**WHAT THE EXERCISE ASKS**
Transcribe only part of the material below: the lines from the one containing "web_end = cap_end - contact_web_setback" through the one containing "obj.parent = None", inclusive, exactly as written.

## start PROVIDED MATERIAL

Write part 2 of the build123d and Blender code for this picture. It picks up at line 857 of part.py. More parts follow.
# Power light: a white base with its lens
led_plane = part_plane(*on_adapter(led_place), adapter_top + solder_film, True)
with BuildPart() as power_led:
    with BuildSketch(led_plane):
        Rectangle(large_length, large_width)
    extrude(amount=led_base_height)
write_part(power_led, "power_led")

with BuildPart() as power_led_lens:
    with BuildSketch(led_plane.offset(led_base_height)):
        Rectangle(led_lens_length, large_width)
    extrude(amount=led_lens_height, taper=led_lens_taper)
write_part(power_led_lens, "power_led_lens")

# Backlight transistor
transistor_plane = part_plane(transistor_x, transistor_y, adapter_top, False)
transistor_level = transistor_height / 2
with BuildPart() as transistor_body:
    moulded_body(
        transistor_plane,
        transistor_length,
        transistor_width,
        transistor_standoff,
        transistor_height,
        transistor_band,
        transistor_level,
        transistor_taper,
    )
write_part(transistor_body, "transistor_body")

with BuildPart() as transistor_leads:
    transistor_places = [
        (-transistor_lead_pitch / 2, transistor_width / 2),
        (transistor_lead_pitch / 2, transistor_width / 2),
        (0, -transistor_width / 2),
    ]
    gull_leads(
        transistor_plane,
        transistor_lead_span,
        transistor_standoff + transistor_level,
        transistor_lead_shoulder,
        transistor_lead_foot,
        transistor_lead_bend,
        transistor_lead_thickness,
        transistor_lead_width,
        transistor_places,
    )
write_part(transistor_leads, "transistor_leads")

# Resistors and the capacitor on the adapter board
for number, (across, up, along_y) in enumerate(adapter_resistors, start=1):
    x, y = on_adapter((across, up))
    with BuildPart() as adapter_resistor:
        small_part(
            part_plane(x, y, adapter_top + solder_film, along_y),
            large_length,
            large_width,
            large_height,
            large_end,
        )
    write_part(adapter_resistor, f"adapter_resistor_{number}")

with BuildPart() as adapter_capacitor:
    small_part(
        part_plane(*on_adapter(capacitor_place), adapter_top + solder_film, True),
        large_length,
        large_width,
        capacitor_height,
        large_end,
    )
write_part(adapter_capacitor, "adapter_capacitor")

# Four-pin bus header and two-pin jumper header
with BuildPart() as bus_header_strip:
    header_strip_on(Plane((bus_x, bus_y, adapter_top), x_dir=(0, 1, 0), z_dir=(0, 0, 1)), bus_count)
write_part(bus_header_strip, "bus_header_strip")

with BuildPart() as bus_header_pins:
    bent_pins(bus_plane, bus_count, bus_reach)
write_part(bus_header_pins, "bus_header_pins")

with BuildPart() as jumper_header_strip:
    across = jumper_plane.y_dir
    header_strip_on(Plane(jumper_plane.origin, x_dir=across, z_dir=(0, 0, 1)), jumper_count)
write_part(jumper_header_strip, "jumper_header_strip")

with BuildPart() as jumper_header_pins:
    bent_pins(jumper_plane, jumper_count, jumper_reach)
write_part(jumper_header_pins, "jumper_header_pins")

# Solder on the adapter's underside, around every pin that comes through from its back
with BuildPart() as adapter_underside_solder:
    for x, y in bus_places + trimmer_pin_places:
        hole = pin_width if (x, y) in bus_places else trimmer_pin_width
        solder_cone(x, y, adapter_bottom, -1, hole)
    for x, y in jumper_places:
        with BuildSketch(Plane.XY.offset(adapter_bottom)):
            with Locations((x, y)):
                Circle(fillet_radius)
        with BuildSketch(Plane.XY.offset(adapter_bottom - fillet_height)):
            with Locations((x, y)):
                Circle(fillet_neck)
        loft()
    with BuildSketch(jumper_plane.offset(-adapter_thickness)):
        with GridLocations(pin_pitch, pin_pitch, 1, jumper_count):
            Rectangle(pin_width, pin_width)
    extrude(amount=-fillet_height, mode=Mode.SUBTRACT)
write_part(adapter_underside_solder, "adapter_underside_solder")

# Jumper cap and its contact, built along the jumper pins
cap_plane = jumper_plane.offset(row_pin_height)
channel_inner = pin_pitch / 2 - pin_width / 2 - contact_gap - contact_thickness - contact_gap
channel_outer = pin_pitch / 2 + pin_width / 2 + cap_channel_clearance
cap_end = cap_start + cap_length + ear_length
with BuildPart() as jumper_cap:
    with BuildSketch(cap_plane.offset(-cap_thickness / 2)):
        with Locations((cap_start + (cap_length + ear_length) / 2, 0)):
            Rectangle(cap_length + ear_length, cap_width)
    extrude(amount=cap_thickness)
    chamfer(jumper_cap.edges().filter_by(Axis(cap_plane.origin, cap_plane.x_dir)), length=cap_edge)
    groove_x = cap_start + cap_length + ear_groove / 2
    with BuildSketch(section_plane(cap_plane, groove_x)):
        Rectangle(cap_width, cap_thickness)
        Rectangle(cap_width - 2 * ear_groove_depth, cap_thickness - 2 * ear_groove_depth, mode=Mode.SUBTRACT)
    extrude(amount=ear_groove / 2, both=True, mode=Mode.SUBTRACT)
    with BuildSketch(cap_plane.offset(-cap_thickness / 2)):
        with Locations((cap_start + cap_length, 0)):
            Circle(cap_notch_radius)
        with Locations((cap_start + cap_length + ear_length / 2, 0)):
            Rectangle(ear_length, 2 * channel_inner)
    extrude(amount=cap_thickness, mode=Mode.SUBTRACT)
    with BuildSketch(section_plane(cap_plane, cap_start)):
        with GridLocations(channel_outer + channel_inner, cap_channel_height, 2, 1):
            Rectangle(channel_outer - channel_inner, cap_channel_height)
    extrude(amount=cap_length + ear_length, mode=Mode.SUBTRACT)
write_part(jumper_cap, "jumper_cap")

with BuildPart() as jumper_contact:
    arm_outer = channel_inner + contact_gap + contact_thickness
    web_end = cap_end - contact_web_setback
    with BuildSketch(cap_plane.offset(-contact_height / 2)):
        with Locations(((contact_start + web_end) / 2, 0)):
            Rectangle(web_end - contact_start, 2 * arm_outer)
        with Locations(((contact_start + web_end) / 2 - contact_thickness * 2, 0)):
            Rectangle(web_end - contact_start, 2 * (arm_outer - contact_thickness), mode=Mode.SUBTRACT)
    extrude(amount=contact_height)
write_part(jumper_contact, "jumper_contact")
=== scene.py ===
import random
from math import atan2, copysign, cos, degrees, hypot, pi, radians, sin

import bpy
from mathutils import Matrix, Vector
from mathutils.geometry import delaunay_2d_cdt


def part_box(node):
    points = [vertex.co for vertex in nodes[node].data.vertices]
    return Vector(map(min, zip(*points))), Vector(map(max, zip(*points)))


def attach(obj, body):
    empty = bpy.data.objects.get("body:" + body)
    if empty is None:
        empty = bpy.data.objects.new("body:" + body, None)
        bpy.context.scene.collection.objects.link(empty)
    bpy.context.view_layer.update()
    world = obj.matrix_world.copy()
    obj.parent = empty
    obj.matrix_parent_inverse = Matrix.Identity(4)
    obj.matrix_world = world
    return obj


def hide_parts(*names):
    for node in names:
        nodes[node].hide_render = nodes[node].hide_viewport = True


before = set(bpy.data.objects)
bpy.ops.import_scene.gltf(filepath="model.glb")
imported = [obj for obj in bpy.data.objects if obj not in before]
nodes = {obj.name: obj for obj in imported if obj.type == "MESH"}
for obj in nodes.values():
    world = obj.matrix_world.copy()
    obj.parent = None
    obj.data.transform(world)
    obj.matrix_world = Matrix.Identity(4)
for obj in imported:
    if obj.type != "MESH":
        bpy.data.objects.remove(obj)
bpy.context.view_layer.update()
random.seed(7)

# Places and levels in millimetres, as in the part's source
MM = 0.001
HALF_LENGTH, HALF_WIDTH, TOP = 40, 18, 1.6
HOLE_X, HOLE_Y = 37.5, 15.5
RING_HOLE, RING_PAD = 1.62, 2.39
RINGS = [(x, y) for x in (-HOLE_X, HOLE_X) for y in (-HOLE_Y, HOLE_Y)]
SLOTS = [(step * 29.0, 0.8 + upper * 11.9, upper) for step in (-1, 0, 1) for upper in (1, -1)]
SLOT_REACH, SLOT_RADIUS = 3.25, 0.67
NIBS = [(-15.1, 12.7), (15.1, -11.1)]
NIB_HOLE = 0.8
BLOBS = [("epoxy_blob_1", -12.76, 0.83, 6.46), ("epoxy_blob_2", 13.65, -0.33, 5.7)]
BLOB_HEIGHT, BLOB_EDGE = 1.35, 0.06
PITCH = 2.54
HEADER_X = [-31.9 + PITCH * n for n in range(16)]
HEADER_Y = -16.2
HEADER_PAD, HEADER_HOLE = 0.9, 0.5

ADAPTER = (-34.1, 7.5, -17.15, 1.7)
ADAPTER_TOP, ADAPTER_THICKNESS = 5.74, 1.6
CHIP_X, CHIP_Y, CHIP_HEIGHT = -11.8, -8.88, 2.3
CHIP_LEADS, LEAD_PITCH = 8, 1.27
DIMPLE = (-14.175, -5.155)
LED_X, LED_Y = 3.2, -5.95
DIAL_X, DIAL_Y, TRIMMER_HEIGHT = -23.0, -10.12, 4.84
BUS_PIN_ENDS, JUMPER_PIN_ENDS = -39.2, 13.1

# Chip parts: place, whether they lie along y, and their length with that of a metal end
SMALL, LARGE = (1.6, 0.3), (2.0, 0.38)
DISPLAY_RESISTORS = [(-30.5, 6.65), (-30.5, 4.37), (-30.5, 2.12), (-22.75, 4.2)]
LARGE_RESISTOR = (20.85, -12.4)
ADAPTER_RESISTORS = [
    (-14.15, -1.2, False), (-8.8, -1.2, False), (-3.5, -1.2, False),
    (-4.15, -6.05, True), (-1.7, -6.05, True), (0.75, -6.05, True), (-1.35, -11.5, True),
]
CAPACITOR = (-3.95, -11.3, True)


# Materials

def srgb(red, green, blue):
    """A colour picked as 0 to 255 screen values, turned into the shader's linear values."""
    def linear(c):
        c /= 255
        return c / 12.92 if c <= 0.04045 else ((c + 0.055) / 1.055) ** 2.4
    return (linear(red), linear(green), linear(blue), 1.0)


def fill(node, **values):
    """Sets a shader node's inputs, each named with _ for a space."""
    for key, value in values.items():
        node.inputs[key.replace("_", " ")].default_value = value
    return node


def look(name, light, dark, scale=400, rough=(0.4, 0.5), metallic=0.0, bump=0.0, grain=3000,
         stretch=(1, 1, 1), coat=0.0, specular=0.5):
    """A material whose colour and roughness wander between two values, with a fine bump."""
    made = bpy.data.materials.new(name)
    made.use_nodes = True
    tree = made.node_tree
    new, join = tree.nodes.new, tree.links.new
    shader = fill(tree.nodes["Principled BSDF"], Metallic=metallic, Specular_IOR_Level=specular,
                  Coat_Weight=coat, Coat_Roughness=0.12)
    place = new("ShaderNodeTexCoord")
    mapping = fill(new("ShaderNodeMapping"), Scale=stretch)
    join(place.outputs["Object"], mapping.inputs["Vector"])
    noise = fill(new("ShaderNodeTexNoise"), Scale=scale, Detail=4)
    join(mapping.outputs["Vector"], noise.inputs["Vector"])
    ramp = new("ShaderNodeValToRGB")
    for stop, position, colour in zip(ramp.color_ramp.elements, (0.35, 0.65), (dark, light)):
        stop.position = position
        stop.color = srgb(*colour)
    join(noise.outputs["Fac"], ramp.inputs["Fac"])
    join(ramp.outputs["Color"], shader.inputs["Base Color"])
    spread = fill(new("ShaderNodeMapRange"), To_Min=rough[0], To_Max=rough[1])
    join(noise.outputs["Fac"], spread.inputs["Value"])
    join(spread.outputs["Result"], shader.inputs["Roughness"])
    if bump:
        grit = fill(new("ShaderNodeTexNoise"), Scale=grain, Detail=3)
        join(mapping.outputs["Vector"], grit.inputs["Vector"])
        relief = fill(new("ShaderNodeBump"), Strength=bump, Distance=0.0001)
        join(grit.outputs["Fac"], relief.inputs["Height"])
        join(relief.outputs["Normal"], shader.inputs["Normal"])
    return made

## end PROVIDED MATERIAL

**ANSWER BELOW**
    web_end = cap_end - contact_web_setback
    with BuildSketch(cap_plane.offset(-contact_height / 2)):
        with Locations(((contact_start + web_end) / 2, 0)):
            Rectangle(web_end - contact_start, 2 * arm_outer)
        with Locations(((contact_start + web_end) / 2 - contact_thickness * 2, 0)):
            Rectangle(web_end - contact_start, 2 * (arm_outer - contact_thickness), mode=Mode.SUBTRACT)
    extrude(amount=contact_height)
write_part(jumper_contact, "jumper_contact")
=== scene.py ===
import random
from math import atan2, copysign, cos, degrees, hypot, pi, radians, sin

import bpy
from mathutils import Matrix, Vector
from mathutils.geometry import delaunay_2d_cdt


def part_box(node):
    points = [vertex.co for vertex in nodes[node].data.vertices]
    return Vector(map(min, zip(*points))), Vector(map(max, zip(*points)))


def attach(obj, body):
    empty = bpy.data.objects.get("body:" + body)
    if empty is None:
        empty = bpy.data.objects.new("body:" + body, None)
        bpy.context.scene.collection.objects.link(empty)
    bpy.context.view_layer.update()
    world = obj.matrix_world.copy()
    obj.parent = empty
    obj.matrix_parent_inverse = Matrix.Identity(4)
    obj.matrix_world = world
    return obj


def hide_parts(*names):
    for node in names:
        nodes[node].hide_render = nodes[node].hide_viewport = True


before = set(bpy.data.objects)
bpy.ops.import_scene.gltf(filepath="model.glb")
imported = [obj for obj in bpy.data.objects if obj not in before]
nodes = {obj.name: obj for obj in imported if obj.type == "MESH"}
for obj in nodes.values():
    world = obj.matrix_world.copy()
    obj.parent = None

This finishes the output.